During FY 2017, the Commodity Futures Trading Commission (CFTC) brought just 49 enforcement-related actions.  The CFTC’s mission includes regulating the approximately $600 trillion dollar over-the-counter swaps markets and derivatives, the “weapons of mass destruction” that caused the financial crisis.  Last month, Congress cut the CFTC’s meager budget, thereby leaving the “critically important derivatives market and the general public increasingly vulnerable to systemic (and other) risk, and susceptible to fraud and manipulation,” according to Commissioner Benham.

Congress could increase funding for market regulators without using taxpayer funds, such as by authorizing the CFTC to assess user fees.  But instead Congress has made a deliberate decision to weaken investor protection.  It is a curious decision to make shortly after a financial crisis that cost nearly $30 trillion.

The likely increase in whistleblower tips to the SEC and CFTC post-Somers will likely hamper the regulators’ ability to promptly investigate and halt fraud, and whistleblower disclosures.

Congress Should Enact Comprehensive Whistleblower Protection Legislation

Currently, a patchwork of industry-specific whistleblower laws provides limited protection with fairly weak remedies (primarily lost wages), but no comprehensive federal whistleblower protection law exists.  Accordingly, many disclosures about threats to public health and safety are not protected under federal whistleblower laws.

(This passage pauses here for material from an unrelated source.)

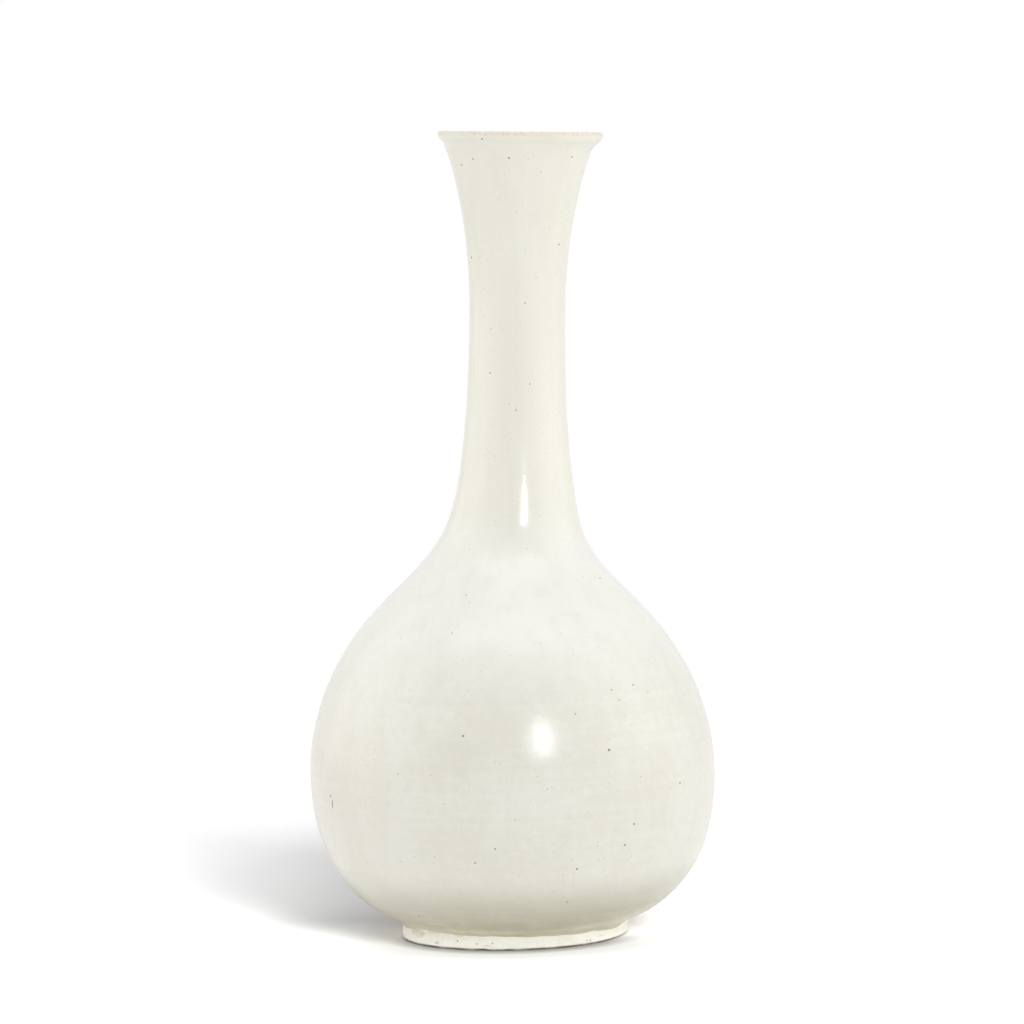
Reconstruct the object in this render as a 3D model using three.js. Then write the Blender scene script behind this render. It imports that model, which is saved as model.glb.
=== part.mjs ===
// A wheel-thrown bottle vase: a round body on a turned foot ring, and a slim neck that leans a little
// and opens into a rolled lip. It is built as a potter builds it. The lower bowl, the upper bowl and
// the neck are thrown one by one, their rims are cut to a groove and a tongue, and clay slip fills
// each joint. A lining glaze is then poured through the mouth, and an outer glaze covers the outside
// down to a line above the foot, which stays bare.
// Millimetres, +Z up. The origin is the centre of the foot on the table, and the neck leans to +X.
import * as THREE from "three";

// Foot ring, as turned from the lower bowl's clay
const footRadius = 36.4;
const footBevel = 0.6;
const footWallHeight = 3.6;
const footRingWidth = 6.2;
const footRingDraft = 1.2;
const recessDepth = 3.8;

// Outline of the clay. Each rise is measured from the place before it.
const coveWidth = 1.5;
const coveRise = 2.5;
const coveSlope = 21;
const bellyRadius = 65.5;
const bellyRise = 48.5;
const shoulderRadius = 42.8;
const shoulderRise = 52.3;
const shoulderSlope = 133.4;
const collarRadius = 21.5;
const collarRise = 26.6;
const collarSlope = 106;
const neckRadius = 15;
const neckRise = 68.7;
const flareRise = 53.2;
const flareSlope = 61;
const rimRadius = 26.2;
const lipOverhang = 2.7;
const lipRise = 4.9;
const lipEdgeWidth = 0.9;
const lipEdgeHeight = 1;

// Walls, measured square to the outline
const floorThickness = 6.4;
const bellyWall = 4.6;
const shoulderWall = 4.4;
const collarWall = 4;
const neckWall = 3.2;
const flareWall = 2.3;

// Joints between the three thrown pieces
const waistJointAboveBelly = 5.1;
const neckJointAboveShoulder = 14.8;
const slipThickness = 0.6;
const tongueDepth = 1.4;

// Lean of the neck, which was set on a little out of true
const leanStartBelowShoulder = 11.2;
const leanFullAboveCollar = 15.2;
const neckOffCentre = 1.8;
const neckLean = 2;

// Shift of the lower bowl, whose foot was turned a little off its middle
const bowlOffCentre = 0.7;
const bowlShiftRise = 4.1;
const bowlShiftEndAboveJoint = 10;

// Glaze
const glazeThickness = 0.4;
const glazeLineAboveFootWall = 0.7;

// How each curve of the wall follows the slope at its start and at its end, as a share of the distance
// that it covers, and the straight steps that it is drawn in. The inside of the wall has the same
// curves as the outside above the belly.
const coveCurve = { startPull: 0.25, endPull: 0.6, steps: 2 };
const bowlCurve = { startPull: 0.42, endPull: 0.355, steps: 8 };
const floorCurve = { startPull: 0.66, endPull: 0.42, steps: 7 };
const shoulderCurve = { startPull: 0.17, endPull: 0.495, steps: 5 };
const collarCurve = { startPull: 0.21, endPull: 0.3, steps: 4 };
const neckCurve = { startPull: 0.1, endPull: 0.66, steps: 5 };
const flareCurve = { startPull: 0.54, endPull: 0.06, steps: 5 };
const lipUnderCurve = { startPull: 0.3, endPull: 0.35, steps: 2 };
const lipEdgeCurve = { startPull: 0.41, endPull: 0.37, steps: 3 };
const lipInnerCurve = { startPull: 0.3, endPull: 0.3, steps: 2 };
const segmentsRound = 36;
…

Indeed, there is no private right of action for a whistleblower who suffers retaliation for reporting unsafe work conditions.  Every day millions of workers face the unacceptable choice of violating workplace safety regulations or losing their jobs.  As approximately 5,200 workers died on the job from work injuries in 2016, failing to protect workers who oppose or report OSHA violations has serious consequences.

In sum, Somers exacerbates the weak state of whistleblower protection and warrants prompt congressional action to provide long overdue protection to courageous truth-tellers.

Jason Zuckerman is a Principal at Zuckerman Law, a firm that represents corporate whistleblowers in whistleblower rewards and whistleblower retaliation cases.